In his book entitled Tanbihul Ghafilin, Abullaits Assamarqandi went on to describe activities that would give benefit and long-lasting reward as narrated below:

"Yazid Arraqqasyi narrated from Anas r.a. : 'There are seven kinds of acceptable deeds and will be rewarded even after his or her death’ :

1. Those who built the mosque will get their rewards so long as there are people praying in it.

2. Those who siphoned river water, so long as there are people drinking from it.

3. Those who wrote the mushaf, so long as there are people reading it.

4. The man who dug the well, so long as there are still people using the water.

5. Those who planted crops, so long as they are eaten by humans or birds.

6. Those who taught useful knowledge, so long as they are practiced by their disciples.

7. Those who left behind children who will always pray and ask forgiveness for them; i.e.
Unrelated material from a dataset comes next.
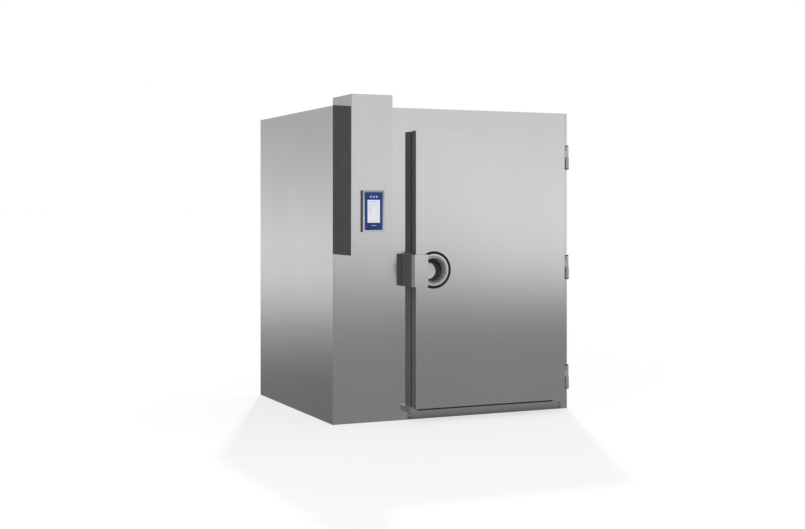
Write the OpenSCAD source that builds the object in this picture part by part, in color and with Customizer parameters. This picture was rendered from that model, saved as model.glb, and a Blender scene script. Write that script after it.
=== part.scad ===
// Roll-in blast chiller: an insulated steel cabinet with one hinged door, an evaporator
// behind a hinged fan panel on the left, and a control column at the front left corner.
// Millimetres. The origin is the centre of the footprint on the floor, +X is right,
// +Y is back and +Z is up. A distance in front of the cabinet's front face is "out".

/* [Cabinet] */
// Outside width
cab_w = 1950; // [1600:10:2400]
// Outside depth of the box, without the door
cab_d = 1680; // [1400:10:1750]
// Outside height of the box
cab_h = 2290; // [1850:10:2800]
// Thickness of the insulated walls and roof
wall_t = 80; // [60:5:120]
// Thickness of the insulated floor
floor_t = 96; // [80:2:120]
// Sheet thickness of the steel skins
skin_t = 1.5; // [1:0.5:3]
// Thickness of the floor plate that trolleys roll on
floor_plate_t = 2; // [1.5:0.5:4]

/* [Door frame and leaf] */
// From the cabinet's left side to the left edge of the leaf
door_from_left = 569; // [520:1:700]
// From the right edge of the leaf to the cabinet's right side
door_from_right = 138; // [120:1:200]
// Height of the leaf's lower edge above the floor
door_bottom = 104; // [100:1:140]
// Height of the cabinet front above the leaf
header_h = 175; // [120:5:300]
// Width of each leg of the door frame
frame_leg_w = 51; // [40:1:80]
// How far the door frame stands out from the cabinet
frame_out = 92; // [70:1:120]
// Thickness of the seal between frame and leaf
gasket_t = 28; // [20:1:36]
// Thickness of the leaf
leaf_t = 71; // [70:1:100]
// Width of the seal's strip
gasket_w = 40; // [30:1:40]
// Width of the dark profile around the leaf's edge
edge_w = 12; // [8:1:20]

/* [Hinges] */
// Height of one hinge
hinge_h = 170; // [120:5:200]
// Height of the lowest hinge above the leaf's lower edge
hinge_low = 168; // [120:2:250]
// Distance of the top hinge below the leaf's top edge
hinge_high = 176; // [120:2:250]
// Distance of the hinge pins beyond the leaf's right edge
hinge_off = 26; // [24:1:34]
// From the leaf's face back to the centre of the hinge pins
hinge_back = 11; // [5:1:40]
// Radius of the hinge pins
hinge_pin_r = 6; // [4:0.5:7]

/* [Handle] */
// Height of the handle's centre above the floor
handle_z = 1106; // [900:1:1200]
// Height of the handle's folded lever
lever_h = 232; // [180:2:280]
// How far the lever reaches past the leaf's left edge
lever_over = 70; // [62:1:90]
// Width of the lever's plate in front of the leaf
lever_cover = 53; // [40:1:70]
// Distance from the leaf's face to the lever's front
lever_stand = 93; // [80:1:120]
// Thickness of the lever's plate
lever_t = 4; // [3:0.5:6]
// Radius of the round nose of the lever
nose_r = 59; // [45:1:65]
// Largest turn of the lever in degrees
lever_turn = 15; // [8:1:15]
// Radius of the lever's pivot pin
lever_pin_r = 8; // [6:0.5:10]
// From the leaf's left edge to the centre of the round bowl
bowl_off = 142.5; // [139:0.5:180]
// Radius of the bowl's outer ring
bowl_ring_r = 136; // [126:1:138]
// Radius of the bowl's mouth
bowl_mouth_r = 94; // [90:1:104]
// Width of the black ring around the bowl's plate
bowl_seal_w = 13; // [8:1:16]
// Depth of the bowl
bowl_depth = 45; // [30:1:55]
// From the tip of the lever's nose to the centre of the inner release rod
rod_inset = 23.5; // [20:0.5:40]
// Radius of the inner release rod
rod_r = 8; // [6:0.5:10]

/* [Control column] */
// Width of the column
col_w = 307; // [280:1:400]
// Depth of the column
col_d = 368; // [300:1:420]
// Height of the column's lower end above the floor
col_bottom = 1225; // [1000:5:1300]
// Height of the column above the cabinet's roof
col_rise = 54; // [50:1:90]
// Sheet thickness of the column
col_t = 2; // [1.5:0.5:3]
// Width of the display
display_w = 162; // [140:1:200]
// Height of the display
display_h = 290; // [240:1:340]
// How far the display stands out from the column
display_out = 24; // [16:1:40]
// Height of the display's centre above the column's lower end
display_rise = 308; // [250:1:400]

/* [Evaporator and fans] */
// Width of the evaporator's room behind the fan panel
evap_w = 430; // [420:5:480]
// Radius of the fan openings
fan_r = 222; // [180:1:230]
// Number of blades on a fan
fan_blades = 5; // [3:1:7]
// Free gap at each end of the fan panel
panel_gap = 110; // [90:5:150]
// Distance between the evaporator's fins
fin_pitch = 15; // [12:1:25]
// Thickness of one fin
fin_t = 1.2; // [1:0.1:2]
// Depth of the evaporator block
coil_w = 200; // [150:5:200]

/* [Connections] */
// Outside radius of the suction pipe's end
suction_r = 21; // [14:0.5:27]
// Outside radius of the liquid pipe's end
liquid_r = 8; // [5:0.5:11]
// Outside radius of the drain's end
drain_r = 20; // [14:1:22]
// Bore radius of the cable gland
gland_r = 9; // [5:0.5:10]

/* [Hidden] */

$fn = 64;
// Gap between neighbouring pieces that do not touch
gap = 0.3;
// Joint between neighbouring sandwich panels
seam = 0.4;
// Radial clearance of a pin in its bore
run_fit = 0.05;

// Planes of the box
x_left = -cab_w / 2;
x_right = cab_w / 2;
y_front = -cab_d / 2;
y_rear = cab_d / 2;
in_left = x_left + wall_t;
in_right = x_right - wall_t;
in_front = y_front + wall_t;
in_rear = y_rear - wall_t;
ceiling = cab_h - wall_t;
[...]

Where his father taught useful knowledge and the Al-Quran to his son, the father would also be rewarded so long as the child practice what he has learnt, without reducing the child's own reward; Conversely, if the child familiarized to do evil deeds and ungodly acts, so his father would also be accountable and will get his share of sins as well.

The Messenger of Allah said, "He who calls others to follow the right guidance will have a reward equal to the reward of those who follow him, without their reward being diminished in any respect of that account".

 

Hence, it is abundantly clear that the scope of endowment programme is wide-ranging and not only confined to purely religious projects alone but also includes any activities which will lead to good deeds, community-minded and concerning public interest. This can also be concluded that any ongoing activities which will bring benefits to other parties are also included in the scope of the endowment or under the context of sadaqah jariah.